== Instructions for the task ==
Verbatim output of all the material below is required.
===== Source material =====
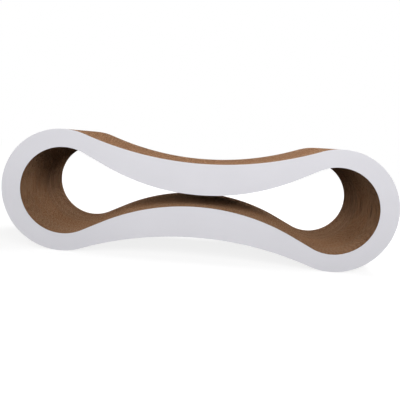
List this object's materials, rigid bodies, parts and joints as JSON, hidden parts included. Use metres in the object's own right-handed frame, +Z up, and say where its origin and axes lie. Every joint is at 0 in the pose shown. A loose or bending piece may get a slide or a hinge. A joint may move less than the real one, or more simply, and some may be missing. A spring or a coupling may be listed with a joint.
{
  "type": "cardboard cat scratcher",
  "caption": "Cat scratching lounge shaped like a figure of eight on its side: die-cut corrugated boards glued into a stack between white paperboard faces.",
  "frame": {"origin": "on the floor, midway between the round ends and midway between the two faces", "axes": "+X along the length, -Y out of the front face, +Z up"},
  "size_m": [0.8638, 0.267, 0.2667],
  "materials": {
    "white_paperboard": "smooth matte white paper",
    "kraft_corrugated": "raw kraft board with open flutes at the cut edge"
  },
  "bodies": {
    "root": {"front_face_sheet": "white_paperboard", "rear_face_sheet": "white_paperboard", "board_01": "kraft_corrugated", "board_02": "kraft_corrugated", "board_03": "kraft_corrugated", "board_04": "kraft_corrugated", "board_05": "kraft_corrugated", "board_06": "kraft_corrugated", "board_07": "kraft_corrugated", "board_08": "kraft_corrugated", "board_09": "kraft_corrugated", "board_10": "kraft_corrugated", "board_11": "kraft_corrugated", "board_12": "kraft_corrugated", "board_13": "kraft_corrugated", "board_14": "kraft_corrugated", "board_15": "kraft_corrugated", "board_16": "kraft_corrugated", "board_17": "kraft_corrugated", "board_18": "kraft_corrugated", "board_19": "kraft_corrugated", "board_20": "kraft_corrugated", "board_21": "kraft_corrugated", "board_22": "kraft_corrugated", "board_23": "kraft_corrugated", "board_24": "kraft_corrugated", "board_25": "kraft_corrugated", "board_26": "kraft_corrugated", "board_27": "kraft_corrugated", "board_28": "kraft_corrugated", "board_29": "kraft_corrugated", "board_30": "kraft_corrugated", "board_31": "kraft_corrugated", "board_32": "kraft_corrugated", "board_33": "kraft_corrugated", "board_34": "kraft_corrugated", "board_35": "kraft_corrugated", "board_36": "kraft_corrugated", "board_37": "kraft_corrugated", "board_38": "kraft_corrugated", "board_39": "kraft_corrugated", "board_40": "kraft_corrugated", "board_41": "kraft_corrugated", "board_42": "kraft_corrugated", "board_43": "kraft_corrugated", "board_44": "kraft_corrugated", "board_45": "kraft_corrugated", "board_46": "kraft_corrugated", "board_47": "kraft_corrugated", "board_48": "kraft_corrugated", "board_49": "kraft_corrugated", "board_50": "kraft_corrugated", "board_51": "kraft_corrugated", "board_52": "kraft_corrugated", "board_53": "kraft_corrugated", "board_54": "kraft_corrugated"}
  },
  "joints": []
}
=====
== Answer for this exercise ==
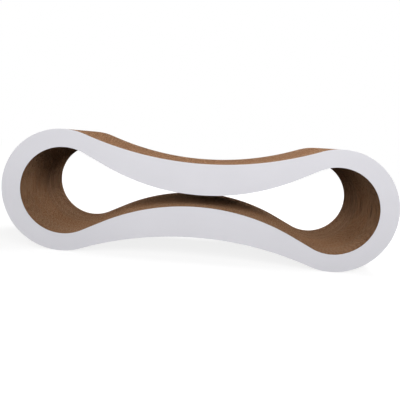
List this object's materials, rigid bodies, parts and joints as JSON, hidden parts included. Use metres in the object's own right-handed frame, +Z up, and say where its origin and axes lie. Every joint is at 0 in the pose shown. A loose or bending piece may get a slide or a hinge. A joint may move less than the real one, or more simply, and some may be missing. A spring or a coupling may be listed with a joint.
{
  "type": "cardboard cat scratcher",
  "caption": "Cat scratching lounge shaped like a figure of eight on its side: die-cut corrugated boards glued into a stack between white paperboard faces.",
  "frame": {"origin": "on the floor, midway between the round ends and midway between the two faces", "axes": "+X along the length, -Y out of the front face, +Z up"},
  "size_m": [0.8638, 0.267, 0.2667],
  "materials": {
    "white_paperboard": "smooth matte white paper",
    "kraft_corrugated": "raw kraft board with open flutes at the cut edge"
  },
  "bodies": {
    "root": {"front_face_sheet": "white_paperboard", "rear_face_sheet": "white_paperboard", "board_01": "kraft_corrugated", "board_02": "kraft_corrugated", "board_03": "kraft_corrugated", "board_04": "kraft_corrugated", "board_05": "kraft_corrugated", "board_06": "kraft_corrugated", "board_07": "kraft_corrugated", "board_08": "kraft_corrugated", "board_09": "kraft_corrugated", "board_10": "kraft_corrugated", "board_11": "kraft_corrugated", "board_12": "kraft_corrugated", "board_13": "kraft_corrugated", "board_14": "kraft_corrugated", "board_15": "kraft_corrugated", "board_16": "kraft_corrugated", "board_17": "kraft_corrugated", "board_18": "kraft_corrugated", "board_19": "kraft_corrugated", "board_20": "kraft_corrugated", "board_21": "kraft_corrugated", "board_22": "kraft_corrugated", "board_23": "kraft_corrugated", "board_24": "kraft_corrugated", "board_25": "kraft_corrugated", "board_26": "kraft_corrugated", "board_27": "kraft_corrugated", "board_28": "kraft_corrugated", "board_29": "kraft_corrugated", "board_30": "kraft_corrugated", "board_31": "kraft_corrugated", "board_32": "kraft_corrugated", "board_33": "kraft_corrugated", "board_34": "kraft_corrugated", "board_35": "kraft_corrugated", "board_36": "kraft_corrugated", "board_37": "kraft_corrugated", "board_38": "kraft_corrugated", "board_39": "kraft_corrugated", "board_40": "kraft_corrugated", "board_41": "kraft_corrugated", "board_42": "kraft_corrugated", "board_43": "kraft_corrugated", "board_44": "kraft_corrugated", "board_45": "kraft_corrugated", "board_46": "kraft_corrugated", "board_47": "kraft_corrugated", "board_48": "kraft_corrugated", "board_49": "kraft_corrugated", "board_50": "kraft_corrugated", "board_51": "kraft_corrugated", "board_52": "kraft_corrugated", "board_53": "kraft_corrugated", "board_54": "kraft_corrugated"}
  },
  "joints": []
}